From: Lee Daniel Crocker (lcrocker@calweb.com)
Date: Fri Apr 11 1997 - 21:11:13 MDT
> While I agree with Robin on the base point that time has an economic
> value and that it represents a resource that must be carefully managed
> within a group, I fail to understand how rendering that into coinage of
> any sort will solve the problems that plague group discussions,
> because those problems usually stem from factors other than the amount
> of time someone speaks.
If there's a specific claim in there, please name it. I don't know
what problems you have in mind, so I can't solve them. The fact
that reader attention is valuable and posting is free leads to an
obovious tragedy of the commons that the proposal helps solve. If
you have other problems, be specific.
> From a design standpoint, for any facilitation process to be fully
> effective, it must make accomodations for what is known as 'minority'
> viewpoints, the word 'minority' referring both to the social standing
> of the speaker and the popularity of a viewpoint. I could predict
> a situation in which a few people are highly 'paid' to silence someone
> else, akin to holding a filibuster. Or a situation in which the
> economic incentive to garner more 'coins' leads to the development of
> opposing factions that stall collaborative discussion.

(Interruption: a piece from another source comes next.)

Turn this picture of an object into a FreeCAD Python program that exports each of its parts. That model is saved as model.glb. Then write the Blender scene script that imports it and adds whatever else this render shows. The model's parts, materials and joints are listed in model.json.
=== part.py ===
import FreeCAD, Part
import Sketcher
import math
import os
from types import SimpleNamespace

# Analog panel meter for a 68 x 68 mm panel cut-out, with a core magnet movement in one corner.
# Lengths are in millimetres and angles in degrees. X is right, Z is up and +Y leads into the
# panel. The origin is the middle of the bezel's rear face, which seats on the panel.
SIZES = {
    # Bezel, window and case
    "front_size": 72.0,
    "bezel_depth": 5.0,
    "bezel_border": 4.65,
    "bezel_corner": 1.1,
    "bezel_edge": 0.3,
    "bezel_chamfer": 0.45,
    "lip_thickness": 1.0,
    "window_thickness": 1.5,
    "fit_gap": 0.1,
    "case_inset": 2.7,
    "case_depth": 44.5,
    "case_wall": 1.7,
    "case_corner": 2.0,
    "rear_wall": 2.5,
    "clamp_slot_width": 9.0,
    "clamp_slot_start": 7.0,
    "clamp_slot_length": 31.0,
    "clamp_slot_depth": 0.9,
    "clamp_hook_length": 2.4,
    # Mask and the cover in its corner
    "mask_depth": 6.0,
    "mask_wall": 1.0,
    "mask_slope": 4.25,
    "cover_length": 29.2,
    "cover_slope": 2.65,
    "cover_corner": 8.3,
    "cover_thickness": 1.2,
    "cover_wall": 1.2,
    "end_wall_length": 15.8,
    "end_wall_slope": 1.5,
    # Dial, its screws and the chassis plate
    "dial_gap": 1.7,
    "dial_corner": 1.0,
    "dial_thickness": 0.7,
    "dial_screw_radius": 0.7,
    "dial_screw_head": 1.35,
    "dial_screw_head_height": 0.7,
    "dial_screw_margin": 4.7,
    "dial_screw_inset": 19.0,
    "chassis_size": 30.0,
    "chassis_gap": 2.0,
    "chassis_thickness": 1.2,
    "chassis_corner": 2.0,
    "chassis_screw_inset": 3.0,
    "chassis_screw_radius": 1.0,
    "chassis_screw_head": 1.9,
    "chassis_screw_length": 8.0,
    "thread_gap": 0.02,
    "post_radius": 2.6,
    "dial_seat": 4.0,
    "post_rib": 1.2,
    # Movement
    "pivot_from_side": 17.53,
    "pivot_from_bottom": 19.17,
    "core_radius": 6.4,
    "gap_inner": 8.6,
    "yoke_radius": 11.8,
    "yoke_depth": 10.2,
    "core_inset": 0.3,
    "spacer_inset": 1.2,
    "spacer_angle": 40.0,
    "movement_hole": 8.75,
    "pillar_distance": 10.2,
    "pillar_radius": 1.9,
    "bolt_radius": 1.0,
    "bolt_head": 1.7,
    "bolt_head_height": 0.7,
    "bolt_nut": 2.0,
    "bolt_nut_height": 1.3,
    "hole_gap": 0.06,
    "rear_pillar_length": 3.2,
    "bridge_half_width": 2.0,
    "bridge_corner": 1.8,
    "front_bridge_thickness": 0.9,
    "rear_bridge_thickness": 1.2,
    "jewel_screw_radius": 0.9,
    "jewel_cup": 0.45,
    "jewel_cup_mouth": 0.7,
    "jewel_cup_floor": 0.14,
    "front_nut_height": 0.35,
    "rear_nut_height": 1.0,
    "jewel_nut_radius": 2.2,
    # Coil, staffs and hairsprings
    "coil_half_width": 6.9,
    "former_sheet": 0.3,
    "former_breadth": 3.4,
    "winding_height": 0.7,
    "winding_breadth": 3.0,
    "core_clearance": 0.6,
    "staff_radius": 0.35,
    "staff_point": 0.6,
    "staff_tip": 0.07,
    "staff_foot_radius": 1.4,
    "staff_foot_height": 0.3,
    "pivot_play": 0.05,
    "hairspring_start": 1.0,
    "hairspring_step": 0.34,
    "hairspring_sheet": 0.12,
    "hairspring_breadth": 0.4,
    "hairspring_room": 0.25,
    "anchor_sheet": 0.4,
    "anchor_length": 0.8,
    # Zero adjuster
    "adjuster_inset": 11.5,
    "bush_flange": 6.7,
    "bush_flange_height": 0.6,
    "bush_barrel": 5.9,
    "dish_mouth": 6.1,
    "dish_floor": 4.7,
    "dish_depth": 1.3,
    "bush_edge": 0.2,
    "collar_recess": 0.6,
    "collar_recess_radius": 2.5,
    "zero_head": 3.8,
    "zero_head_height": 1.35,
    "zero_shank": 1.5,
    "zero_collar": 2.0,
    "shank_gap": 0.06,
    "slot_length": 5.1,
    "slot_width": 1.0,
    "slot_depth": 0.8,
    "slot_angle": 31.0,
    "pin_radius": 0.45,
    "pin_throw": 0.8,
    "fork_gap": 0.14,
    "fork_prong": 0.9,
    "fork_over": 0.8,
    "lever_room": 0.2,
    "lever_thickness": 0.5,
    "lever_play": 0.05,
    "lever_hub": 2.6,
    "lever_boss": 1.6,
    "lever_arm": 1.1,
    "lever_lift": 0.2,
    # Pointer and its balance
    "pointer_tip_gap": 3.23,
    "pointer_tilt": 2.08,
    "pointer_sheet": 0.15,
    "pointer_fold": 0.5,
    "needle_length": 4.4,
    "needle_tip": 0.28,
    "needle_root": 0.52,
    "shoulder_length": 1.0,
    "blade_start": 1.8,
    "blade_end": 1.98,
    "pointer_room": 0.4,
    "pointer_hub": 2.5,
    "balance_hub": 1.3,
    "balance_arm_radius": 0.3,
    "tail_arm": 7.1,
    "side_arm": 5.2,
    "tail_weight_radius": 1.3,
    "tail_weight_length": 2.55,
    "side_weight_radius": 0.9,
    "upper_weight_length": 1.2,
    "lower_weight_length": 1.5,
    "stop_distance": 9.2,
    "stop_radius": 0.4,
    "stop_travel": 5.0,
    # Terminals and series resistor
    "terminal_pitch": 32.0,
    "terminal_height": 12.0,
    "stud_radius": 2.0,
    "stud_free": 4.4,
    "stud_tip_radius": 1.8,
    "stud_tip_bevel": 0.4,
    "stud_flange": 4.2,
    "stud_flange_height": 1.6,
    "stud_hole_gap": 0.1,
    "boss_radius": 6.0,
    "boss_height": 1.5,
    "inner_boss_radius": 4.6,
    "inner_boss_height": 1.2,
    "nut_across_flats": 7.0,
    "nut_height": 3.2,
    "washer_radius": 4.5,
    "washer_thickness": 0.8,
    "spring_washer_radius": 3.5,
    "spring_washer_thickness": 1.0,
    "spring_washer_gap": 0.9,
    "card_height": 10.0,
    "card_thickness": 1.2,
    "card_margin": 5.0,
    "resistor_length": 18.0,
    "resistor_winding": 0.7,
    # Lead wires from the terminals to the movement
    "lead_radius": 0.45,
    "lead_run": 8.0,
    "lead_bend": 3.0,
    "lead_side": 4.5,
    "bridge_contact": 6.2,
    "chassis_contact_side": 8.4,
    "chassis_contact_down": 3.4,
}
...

Read the specific proposal again: coins are issued to /all/ participants
regularly, and once spent, coins get reissued randomly. The only way
someone can be "silenced" is by his own choice, and even then, his
comments appear on the unpaid list. In fact, it is likely that some
people will refrain from making minor comments on the paid list so that
they can save up for those times when they really want to let fly. But
that's exactly what we want--the paid list having the discussions the
authors found most important, and the unpaid list having everything else.